In the listing below, locate the line that contains "arm_pins();" and the line that contains "depsgraph = bpy.context.evaluated_depsgraph_get()". Restate word for word those two lines and every line between them, and nothing else.
________
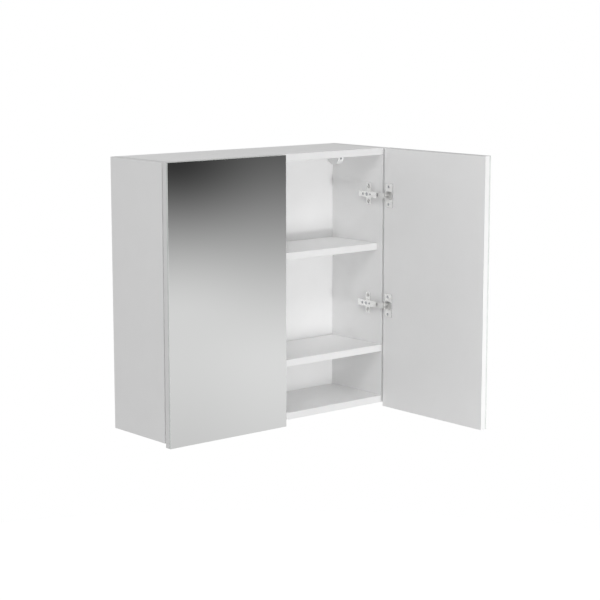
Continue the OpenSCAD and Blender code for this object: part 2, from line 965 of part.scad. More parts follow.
inner_link(right, upper_hinge_z);  // right_upper_inner_link
inner_link(right, lower_hinge_z);  // right_lower_inner_link
plate_screws();
arm_screws();
arm_pins();
cup_screws(left);  // left_cup_screws
cup_screws(right);  // right_cup_screws
cup_pins(left);  // left_cup_pins
cup_pins(right);  // right_cup_pins
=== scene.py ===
"""Looks of a mirrored wall cabinet: eased edges, finishes, studio light and camera.

Lengths are metres in the cabinet's own frame. X runs to the right and Z up, the wall is at
Y = 0, and the front looks towards -Y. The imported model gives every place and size. This
script eases the edges of its pieces, bands the edges of its boards, grinds the edges of its
mirrors and gives each surface its finish.
"""

from __future__ import annotations

import logging
import math
from dataclasses import dataclass, replace
from enum import Enum
from typing import Callable, Sequence

import bmesh
import bpy
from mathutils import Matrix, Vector


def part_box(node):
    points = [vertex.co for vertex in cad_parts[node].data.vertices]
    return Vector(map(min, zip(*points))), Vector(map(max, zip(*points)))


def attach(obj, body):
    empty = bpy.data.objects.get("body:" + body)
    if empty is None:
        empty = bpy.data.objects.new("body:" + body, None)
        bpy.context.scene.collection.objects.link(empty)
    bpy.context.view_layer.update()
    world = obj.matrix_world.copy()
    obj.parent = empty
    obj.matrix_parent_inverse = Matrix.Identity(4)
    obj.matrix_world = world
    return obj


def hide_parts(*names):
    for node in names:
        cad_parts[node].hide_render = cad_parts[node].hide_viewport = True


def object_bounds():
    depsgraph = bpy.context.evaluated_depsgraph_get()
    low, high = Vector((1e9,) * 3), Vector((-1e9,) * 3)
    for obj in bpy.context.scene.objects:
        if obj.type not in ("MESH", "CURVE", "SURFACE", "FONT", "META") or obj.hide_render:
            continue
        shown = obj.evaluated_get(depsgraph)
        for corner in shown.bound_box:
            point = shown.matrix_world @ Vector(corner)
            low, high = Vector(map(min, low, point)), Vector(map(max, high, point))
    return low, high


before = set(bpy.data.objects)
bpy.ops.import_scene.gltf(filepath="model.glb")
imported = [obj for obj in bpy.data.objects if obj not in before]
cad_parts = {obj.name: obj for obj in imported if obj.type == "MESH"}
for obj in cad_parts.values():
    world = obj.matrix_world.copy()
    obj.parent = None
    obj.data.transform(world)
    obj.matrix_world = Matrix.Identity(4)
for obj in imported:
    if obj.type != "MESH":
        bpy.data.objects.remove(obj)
cad_low, cad_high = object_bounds()

LOG = logging.getLogger("cabinet")
MM = 0.001
WHITE = (1.0, 1.0, 1.0, 1.0)
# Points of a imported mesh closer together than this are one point
WELD = 0.002 * MM
# Faces that turn less than this against each other are one flat face
FLAT_TURN = math.radians(0.3)
# Edges that turn more than this are eased
SHARP_TURN = math.radians(40)
# A face belongs to a direction if its normal turns less than this away from it
FACING = math.cos(math.radians(30))
# A face of a mirror is its silvered front if its normal turns less than this away from the front's
SILVERED_FACING = math.cos(math.radians(5))
# A face is an edge face of a sheet if its normal turns more than this away from the sheet's own
EDGE_FACING = math.cos(math.radians(60))
# Number of faces round an eased edge: of a board or a housing, of a thin part, and of a mirror
ROUND_STEPS = 3
THIN_STEPS = 2
ARRIS_STEPS = 1

Colour = tuple[float, float, float]
Triple = tuple[float, float, float]
# Two values of a pattern, between which a tone or a gloss changes
Span = tuple[float, float]
Socket = bpy.types.NodeSocket


class Side(Enum):
    """The two sides of the cabinet, as seen from the front."""

    LEFT = "left"
    RIGHT = "right"


class Level(Enum):
    """The two heights at which a door has a hinge."""

    UPPER = "upper"
    LOWER = "lower"


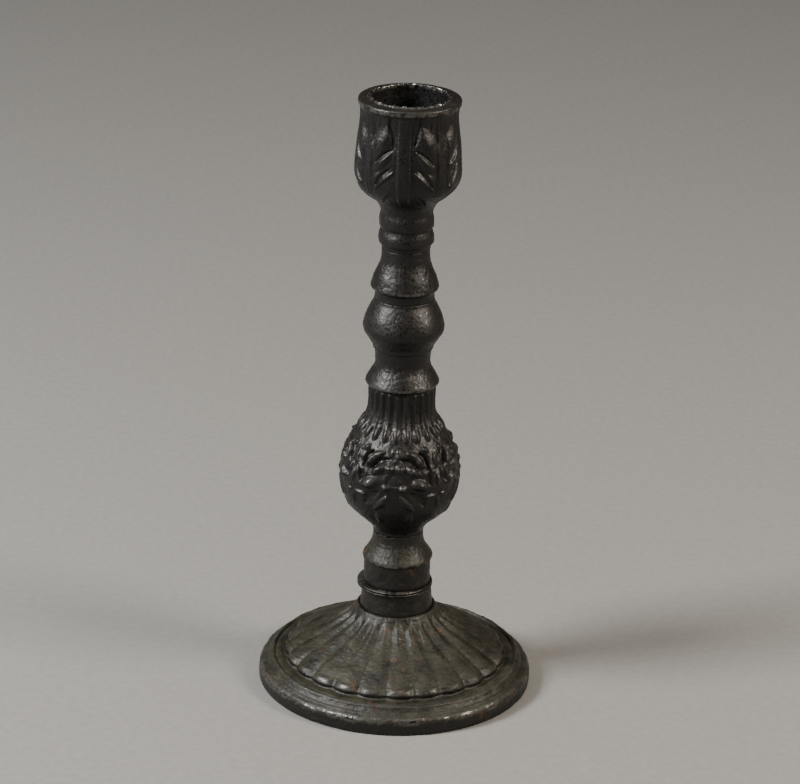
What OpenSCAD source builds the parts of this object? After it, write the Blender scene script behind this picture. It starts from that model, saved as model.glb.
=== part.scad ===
________
**Complete output:**
arm_pins();
cup_screws(left);  // left_cup_screws
cup_screws(right);  // right_cup_screws
cup_pins(left);  // left_cup_pins
cup_pins(right);  // right_cup_pins
=== scene.py ===
"""Looks of a mirrored wall cabinet: eased edges, finishes, studio light and camera.

Lengths are metres in the cabinet's own frame. X runs to the right and Z up, the wall is at
Y = 0, and the front looks towards -Y. The imported model gives every place and size. This
script eases the edges of its pieces, bands the edges of its boards, grinds the edges of its
mirrors and gives each surface its finish.
"""

from __future__ import annotations

import logging
import math
from dataclasses import dataclass, replace
from enum import Enum
from typing import Callable, Sequence

import bmesh
import bpy
from mathutils import Matrix, Vector


def part_box(node):
    points = [vertex.co for vertex in cad_parts[node].data.vertices]
    return Vector(map(min, zip(*points))), Vector(map(max, zip(*points)))


def attach(obj, body):
    empty = bpy.data.objects.get("body:" + body)
    if empty is None:
        empty = bpy.data.objects.new("body:" + body, None)
        bpy.context.scene.collection.objects.link(empty)
    bpy.context.view_layer.update()
    world = obj.matrix_world.copy()
    obj.parent = empty
    obj.matrix_parent_inverse = Matrix.Identity(4)
    obj.matrix_world = world
    return obj


def hide_parts(*names):
    for node in names:
        cad_parts[node].hide_render = cad_parts[node].hide_viewport = True


def object_bounds():
    depsgraph = bpy.context.evaluated_depsgraph_get()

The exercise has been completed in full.